En outre, les députés ont droit à 52 voyages payés chaque année entre leur circonscription et le Parlement. Ils sont remboursés contre présentation de pièces justificatives. Le choix du moyen de transport est laissé à leur discrétion - certains, par exemple, prennent l'avion entre Montréal et Québec.

Or, tout indique que M. Tomassi s'est fait rembourser par l'Assemblée nationale les dépenses qu'il a payées avec la carte Petro-Canada de BCIA.

Si un élu va à Québec dans la voiture d'un collègue et demande tout de même à être remboursé, «ce n'est pas très bien», observe le juge Bisson.

Dans l'Ouest, un ministre provincial avait le droit de voyager en première classe. Il échangeait ses billets pour d'autres en classe économique et empochait la différence qui lui était remboursée. «Ce n'est pas chic», dit, ironique, le juge Bisson, qui espère que le projet de loi 48 créant le poste de commissaire à l'éthique sera adopté rapidement. Ce commissaire aura le droit d'instituer une enquête, à la différence du jurisconsulte, qui doit attendre qu'on lui soumette des cas.

Garderies heureuses

Pour Sylvain Lévesque, président de l'Association des garderies privées du Québec (350 garderies), le départ de Tony Tomassi est une bonne nouvelle. «C'est ce qu'on demandait depuis trois semaines. M. Tomassi n'avait plus de crédibilité et on avait fait savoir qu'on ne voulait pas rencontrer un ministre qui a causé autant de dommages au réseau», a-t-il rappelé. Selon lui, les allégations de favoritisme dans l'attribution des places en garderie ont jeté le discrédit sur toute l'industrie.
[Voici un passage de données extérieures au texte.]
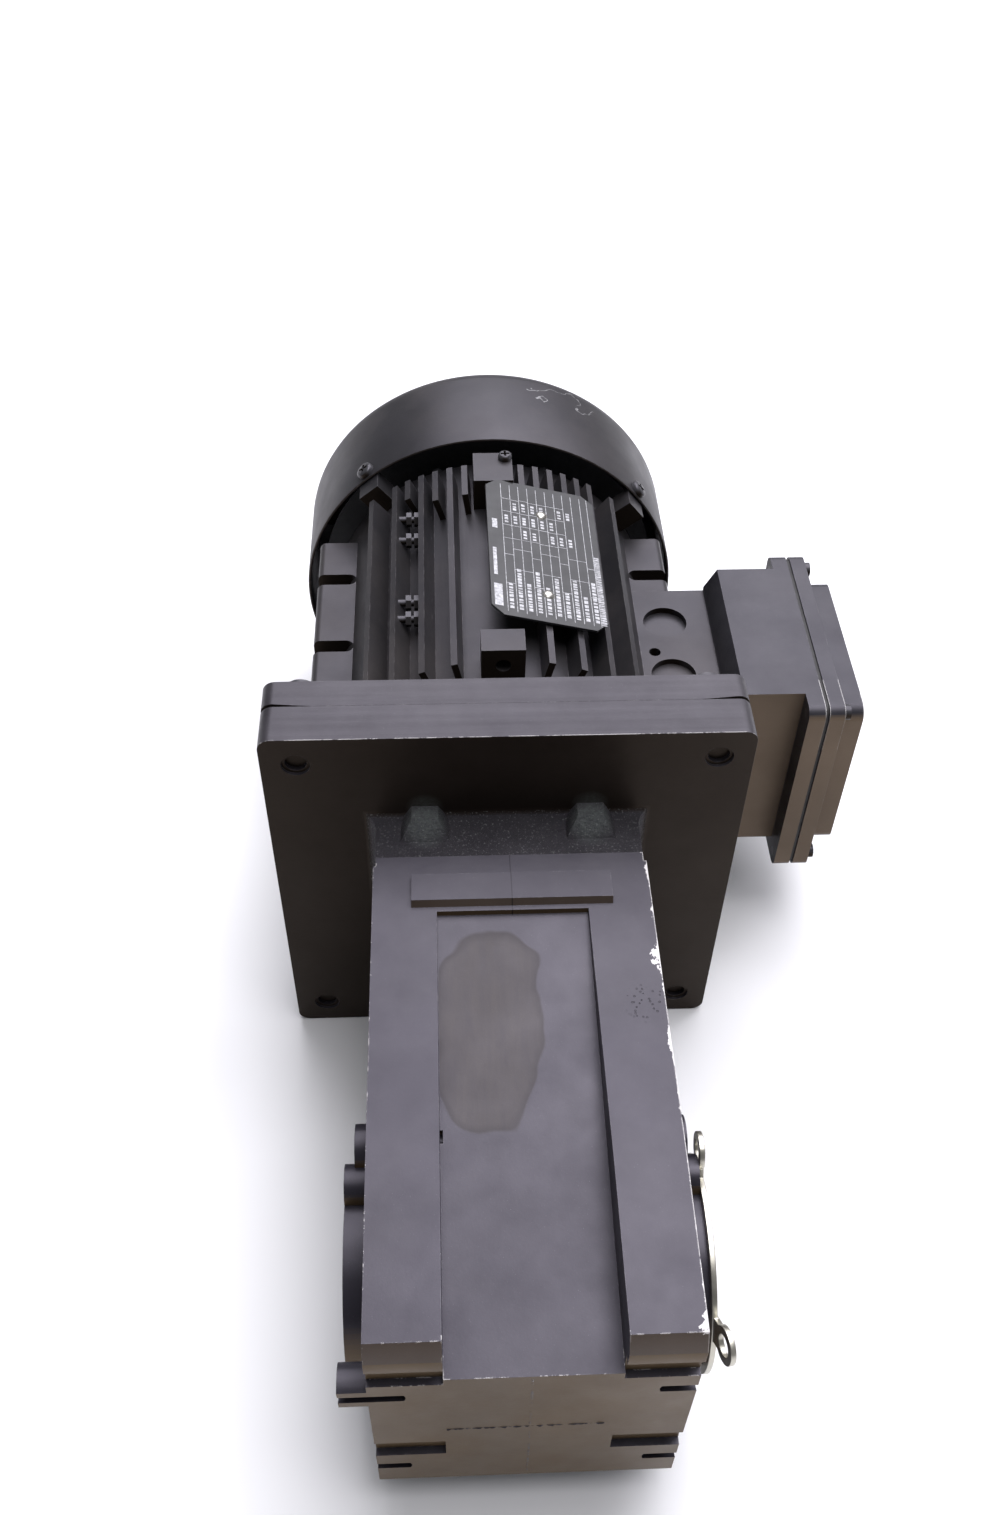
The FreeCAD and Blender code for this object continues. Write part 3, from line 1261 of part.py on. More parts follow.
def bevel_pinion():
    outer, inner = bevel_root(BEVEL_PINION_TEETH, BEVEL_WHEEL_TEETH, -WHEEL_SHIFT, WHEEL_FACE)
    y_apex = amount(s["counter_y"])
    tail = amount(s["pinion_tail"]) - y_apex
    bore = amount(s["pinion_shaft"]) * 0.75
    hub = amount(s["pinion_hub"])
    blank = turned_shape([(inner[0], bore), (inner[0], inner[1]), outer, (outer[0] + 2, hub), (tail, hub),
                          (tail, bore)])
    teeth = bevel_teeth(BEVEL_PINION_TEETH, BEVEL_WHEEL_TEETH, -WHEEL_SHIFT, BEVEL_BACKLASH, WHEEL_FACE)
    step = 180.0 / BEVEL_PINION_TEETH
    for tooth in teeth:
        tooth.rotate(FreeCAD.Vector(), FreeCAD.Vector(0, 0, 1), step)
    pinion = plain(blank.multiFuse(teeth))
    turn = FreeCAD.Rotation(FreeCAD.Vector(1, 0, 0), FreeCAD.Vector(0, 0, -1),
                            FreeCAD.Vector(0, 1, 0), "ZXY")
    return place(pinion, (0, s["counter_y"], motor_z), turn)


def rotor_shaft():
    nose = s["pinion_shaft"] * 0.75
    return turned(MOTOR_AXIS, [
        (s["shaft_front"], 0), (s["shaft_back"], 0), (s["shaft_back"], s["fan_seat"]),
        (s["fan_shoulder"], s["fan_seat"]), (s["fan_shoulder"], s["motor_bore"]),
        (s["rear_stop"], s["motor_bore"]), (s["rear_stop"], s["rotor_seat"]),
        (s["front_stop"] + s["motor_width"], s["rotor_seat"]),
        (s["front_stop"] + s["motor_width"], s["motor_bore"]), (s["nose_back"], s["motor_bore"]),
        (s["nose_back"], s["pinion_bore"]), (s["pinion_tail"], s["pinion_bore"]), (s["pinion_tail"], nose),
        (s["shaft_front"], nose)])


part("bevel_pinion", bevel_pinion())
part("rotor_shaft", rotor_shaft())
rotor_radius = s["core_bore"] - s["air_gap"]
part("rotor_core", tube(MOTOR_AXIS, s["core_front"], s["core_back"], s["rotor_seat"], rotor_radius))
part("rotor_end_rings", group([
    tube(MOTOR_AXIS, s["core_front"] - 9, s["core_front"], 28, rotor_radius - 1),
    tube(MOTOR_AXIS, s["core_back"], s["core_back"] + 9, 28, rotor_radius - 1)]))

FAN_BLADES = 9
BLADE_THICK = 2.2
BLADE_ROOT = 14.0
CIRCLIP_START = 18.0
CIRCLIP_THICK = 1.2


def fan():
    front = s["fan_front"]
    pieces = [rod(MOTOR_AXIS, front - 4, front + s["fan_width"] - 2, s["fan_hub"]),
              rod(MOTOR_AXIS, front, front + 2.5, s["fan_disc"])]
    for angle in ring_of(FAN_BLADES):
        blade = doc.addObject("Part::Box", "fan_blade")
        blade.Length = BLADE_THICK
        blade.Width = amount(s["fan_width"])
        blade.Height = amount(s["fan_radius"]) - BLADE_ROOT
        pieces.append(about_motor(blade, math.degrees(angle), (-BLADE_THICK / 2, amount(front), BLADE_ROOT)))
    return cut(fused(pieces), [rod(MOTOR_AXIS, front - 10, front + 30, s["fan_seat"])])


part("fan", fan())
clip_start = s["fan_front"] + CIRCLIP_START
part("fan_circlip", tube(MOTOR_AXIS, clip_start, clip_start + CIRCLIP_THICK, s["fan_seat"],
                         s["fan_seat"] + 3))

# ---------------------------------------------------------------- bearings in their seats

inner_face = s["cavity_half"]
BEARINGS = {
    "output_bearing": (OUTPUT_AXIS, [(inner_face, inner_face + s["output_width"]),
                                     (-inner_face - s["output_width"], -inner_face)],
                       s["output_bore"], s["output_outside"]),
    "counter_bearing": (COUNTER_AXIS, [(inner_face, inner_face + s["counter_width"]),
                                       (-inner_face - s["counter_width"], -inner_face)],
                        s["counter_bore"], s["counter_outside"]),
    "pinion_bearing": (MOTOR_AXIS, [(s["pinion_stop"] - s["pinion_width"], s["pinion_stop"])],
                       s["pinion_bore"], s["pinion_outside"]),
    "motor_bearing": (MOTOR_AXIS, [(s["front_stop"], s["front_stop"] + s["motor_width"]),
                                   (s["rear_stop"], s["rear_stop"] + s["motor_width"])],
                      s["motor_bore"], s["motor_outside"]),
}
PLACE_NAMES = {"output_bearing": ("right", "left"), "counter_bearing": ("right", "left"),
               "pinion_bearing": ("",), "motor_bearing": ("front", "rear")}
for name, (line, spans, inside, outside) in BEARINGS.items():
    for (start, end), position in zip(spans, PLACE_NAMES[name]):
        fixed, turning = bearing(line, start, end, inside, outside)
        suffix = "_" + position if position else ""
        part(name + "_outer" + suffix, group(fixed))
        part(name + "_inner" + suffix, turning)

# ---------------------------------------------------------------- check and write

doc.recompute()
problems = [item.Name + " " + item.Label for item in doc.Objects
            if "Invalid" in item.State or "Error" in item.State]
for label, thing in subparts.items():
    if thing.Shape.isNull() or not thing.Shape.isValid() or not thing.Shape.Solids:
        problems.append("bad shape " + label)
if problems:
    raise RuntimeError("failed: " + ", ".join(problems))
os.makedirs("parts", exist_ok=True)
for label, thing in subparts.items():
    thing.Shape.exportStep("parts/%s.step" % label)
    print("%-28s %2d solids %12.1f mm3" % (label, len(thing.Shape.Solids), thing.Shape.Volume))
print(len(subparts), "sub-parts")
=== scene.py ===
import json
import math
import random

import bmesh
import bpy
from mathutils import Matrix, Vector

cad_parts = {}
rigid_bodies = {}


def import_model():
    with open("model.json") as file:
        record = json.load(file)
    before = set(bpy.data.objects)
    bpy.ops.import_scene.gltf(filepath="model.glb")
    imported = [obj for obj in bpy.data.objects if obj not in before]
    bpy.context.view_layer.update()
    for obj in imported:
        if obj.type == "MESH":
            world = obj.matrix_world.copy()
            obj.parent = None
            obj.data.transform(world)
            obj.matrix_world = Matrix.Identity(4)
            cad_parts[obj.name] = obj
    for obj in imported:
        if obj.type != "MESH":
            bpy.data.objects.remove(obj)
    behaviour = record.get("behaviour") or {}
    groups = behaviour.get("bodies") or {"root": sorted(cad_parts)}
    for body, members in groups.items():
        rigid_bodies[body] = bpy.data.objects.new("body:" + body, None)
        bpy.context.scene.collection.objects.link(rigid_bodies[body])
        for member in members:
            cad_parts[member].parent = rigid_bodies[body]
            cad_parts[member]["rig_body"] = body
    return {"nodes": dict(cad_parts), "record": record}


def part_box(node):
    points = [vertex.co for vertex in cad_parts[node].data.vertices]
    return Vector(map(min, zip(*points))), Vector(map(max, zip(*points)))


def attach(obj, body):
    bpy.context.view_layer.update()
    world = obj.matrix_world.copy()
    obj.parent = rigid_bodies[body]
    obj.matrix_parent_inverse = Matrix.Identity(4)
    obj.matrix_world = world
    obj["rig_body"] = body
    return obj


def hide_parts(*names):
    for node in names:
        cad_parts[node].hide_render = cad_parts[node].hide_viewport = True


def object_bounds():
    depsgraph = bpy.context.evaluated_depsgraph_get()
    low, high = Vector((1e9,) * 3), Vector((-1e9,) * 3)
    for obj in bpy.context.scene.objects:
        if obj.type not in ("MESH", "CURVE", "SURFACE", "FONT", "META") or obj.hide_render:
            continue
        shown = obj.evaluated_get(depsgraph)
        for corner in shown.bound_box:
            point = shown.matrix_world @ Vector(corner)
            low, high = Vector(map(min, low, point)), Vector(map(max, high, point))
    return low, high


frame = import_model()
cad_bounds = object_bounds()

# Lengths are in metres; those written in millimetres are multiplied by MM.
MM = 0.001
rng = random.Random(11)
FLANGE_LOW, FLANGE_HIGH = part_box("input_flange")
END_FACE_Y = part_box("gear_housing")[0].y
COWL_LOW, COWL_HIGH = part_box("fan_cowl")
MOTOR_Z = (FLANGE_LOW.z + FLANGE_HIGH.z) / 2
FLOOR_Z = cad_bounds[0][2]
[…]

«Changer de ministre ne vient pas régler les problèmes profonds auxquels fait face le réseau actuellement», dit-il toutefois.

Québec devra «voir en profondeur ce qui se passe au ministère de la Famille», et le Vérificateur général ferait mieux d'y mettre le nez. Tony Tomassi avait annoncé un projet de loi «mur à mur» qui ne fait pas l'affaire des garderies privées. «C'est lui qui a donné mauvaise réputation au réseau... On a travaillé à améliorer les choses pendant 15 ans, il a tout bousillé en un an. Maintenant, lorsqu'on se présente comme propriétaire de garderie, les gens nous considèrent comme des mafieux!» regrette-t-il.